## start

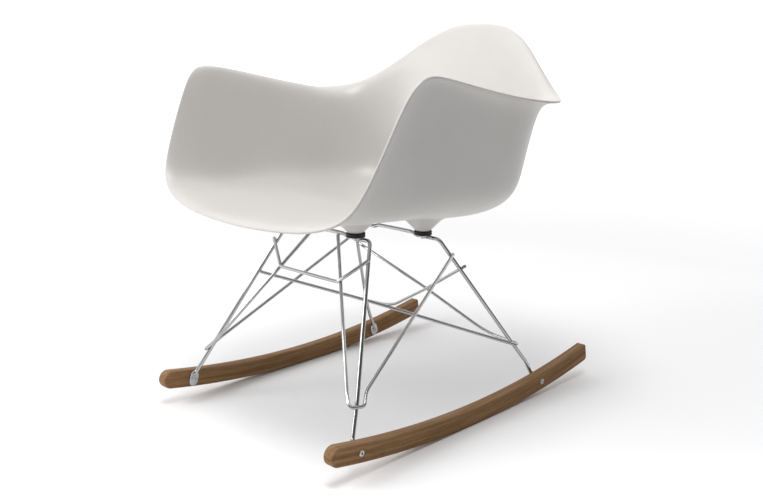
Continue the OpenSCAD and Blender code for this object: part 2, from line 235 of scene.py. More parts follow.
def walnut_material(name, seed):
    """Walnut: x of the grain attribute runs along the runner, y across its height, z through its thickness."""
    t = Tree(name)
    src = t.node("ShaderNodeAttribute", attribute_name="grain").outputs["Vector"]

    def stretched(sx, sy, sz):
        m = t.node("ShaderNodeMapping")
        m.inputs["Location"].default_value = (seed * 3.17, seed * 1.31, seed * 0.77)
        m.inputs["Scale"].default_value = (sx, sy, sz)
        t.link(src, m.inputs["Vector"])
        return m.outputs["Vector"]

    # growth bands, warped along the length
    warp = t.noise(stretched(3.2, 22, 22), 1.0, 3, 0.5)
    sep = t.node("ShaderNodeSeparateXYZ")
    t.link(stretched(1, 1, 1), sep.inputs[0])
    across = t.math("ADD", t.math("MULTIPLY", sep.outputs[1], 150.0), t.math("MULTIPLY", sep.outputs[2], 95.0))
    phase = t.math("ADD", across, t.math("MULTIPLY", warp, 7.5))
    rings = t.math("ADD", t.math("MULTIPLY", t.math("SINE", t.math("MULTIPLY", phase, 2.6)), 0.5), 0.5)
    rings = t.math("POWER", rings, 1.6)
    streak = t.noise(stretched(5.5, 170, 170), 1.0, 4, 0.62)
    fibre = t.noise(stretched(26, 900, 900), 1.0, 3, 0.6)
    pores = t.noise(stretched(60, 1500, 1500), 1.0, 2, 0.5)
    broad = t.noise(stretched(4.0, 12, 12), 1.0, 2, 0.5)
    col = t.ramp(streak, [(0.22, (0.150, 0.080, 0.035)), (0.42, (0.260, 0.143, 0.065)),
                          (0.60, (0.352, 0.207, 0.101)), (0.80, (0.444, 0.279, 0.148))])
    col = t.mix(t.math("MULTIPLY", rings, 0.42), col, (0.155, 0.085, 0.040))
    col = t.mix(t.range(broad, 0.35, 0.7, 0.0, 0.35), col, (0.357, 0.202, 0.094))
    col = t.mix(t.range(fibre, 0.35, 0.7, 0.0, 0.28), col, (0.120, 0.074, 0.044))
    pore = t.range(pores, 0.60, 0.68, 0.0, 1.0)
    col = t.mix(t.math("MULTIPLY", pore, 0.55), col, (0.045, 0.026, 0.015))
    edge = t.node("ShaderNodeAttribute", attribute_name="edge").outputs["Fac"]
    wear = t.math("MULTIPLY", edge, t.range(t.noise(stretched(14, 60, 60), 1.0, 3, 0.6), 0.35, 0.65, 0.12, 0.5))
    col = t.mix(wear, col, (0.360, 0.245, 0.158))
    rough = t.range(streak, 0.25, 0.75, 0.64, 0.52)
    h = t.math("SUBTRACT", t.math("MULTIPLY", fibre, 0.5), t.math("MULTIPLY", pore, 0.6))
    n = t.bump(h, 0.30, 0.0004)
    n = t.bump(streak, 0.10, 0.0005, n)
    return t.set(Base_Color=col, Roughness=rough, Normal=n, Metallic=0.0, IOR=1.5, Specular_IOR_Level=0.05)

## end

## PROBLEM DETAILS
Go through the listing and print each line exactly as it appears.

## FULL SOLUTION
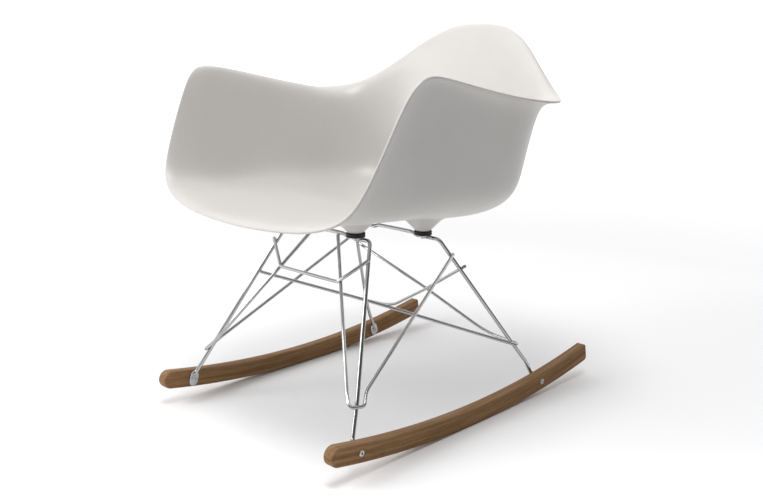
Continue the OpenSCAD and Blender code for this object: part 2, from line 235 of scene.py. More parts follow.
def walnut_material(name, seed):
    """Walnut: x of the grain attribute runs along the runner, y across its height, z through its thickness."""
    t = Tree(name)
    src = t.node("ShaderNodeAttribute", attribute_name="grain").outputs["Vector"]

    def stretched(sx, sy, sz):
        m = t.node("ShaderNodeMapping")
        m.inputs["Location"].default_value = (seed * 3.17, seed * 1.31, seed * 0.77)
        m.inputs["Scale"].default_value = (sx, sy, sz)
        t.link(src, m.inputs["Vector"])
        return m.outputs["Vector"]

    # growth bands, warped along the length
    warp = t.noise(stretched(3.2, 22, 22), 1.0, 3, 0.5)
    sep = t.node("ShaderNodeSeparateXYZ")
    t.link(stretched(1, 1, 1), sep.inputs[0])
    across = t.math("ADD", t.math("MULTIPLY", sep.outputs[1], 150.0), t.math("MULTIPLY", sep.outputs[2], 95.0))
    phase = t.math("ADD", across, t.math("MULTIPLY", warp, 7.5))
    rings = t.math("ADD", t.math("MULTIPLY", t.math("SINE", t.math("MULTIPLY", phase, 2.6)), 0.5), 0.5)
    rings = t.math("POWER", rings, 1.6)
    streak = t.noise(stretched(5.5, 170, 170), 1.0, 4, 0.62)
    fibre = t.noise(stretched(26, 900, 900), 1.0, 3, 0.6)
    pores = t.noise(stretched(60, 1500, 1500), 1.0, 2, 0.5)
    broad = t.noise(stretched(4.0, 12, 12), 1.0, 2, 0.5)
    col = t.ramp(streak, [(0.22, (0.150, 0.080, 0.035)), (0.42, (0.260, 0.143, 0.065)),
                          (0.60, (0.352, 0.207, 0.101)), (0.80, (0.444, 0.279, 0.148))])
    col = t.mix(t.math("MULTIPLY", rings, 0.42), col, (0.155, 0.085, 0.040))
    col = t.mix(t.range(broad, 0.35, 0.7, 0.0, 0.35), col, (0.357, 0.202, 0.094))
    col = t.mix(t.range(fibre, 0.35, 0.7, 0.0, 0.28), col, (0.120, 0.074, 0.044))
    pore = t.range(pores, 0.60, 0.68, 0.0, 1.0)
    col = t.mix(t.math("MULTIPLY", pore, 0.55), col, (0.045, 0.026, 0.015))
    edge = t.node("ShaderNodeAttribute", attribute_name="edge").outputs["Fac"]
    wear = t.math("MULTIPLY", edge, t.range(t.noise(stretched(14, 60, 60), 1.0, 3, 0.6), 0.35, 0.65, 0.12, 0.5))
    col = t.mix(wear, col, (0.360, 0.245, 0.158))
    rough = t.range(streak, 0.25, 0.75, 0.64, 0.52)
    h = t.math("SUBTRACT", t.math("MULTIPLY", fibre, 0.5), t.math("MULTIPLY", pore, 0.6))
    n = t.bump(h, 0.30, 0.0004)
    n = t.bump(streak, 0.10, 0.0005, n)
    return t.set(Base_Color=col, Roughness=rough, Normal=n, Metallic=0.0, IOR=1.5, Specular_IOR_Level=0.05)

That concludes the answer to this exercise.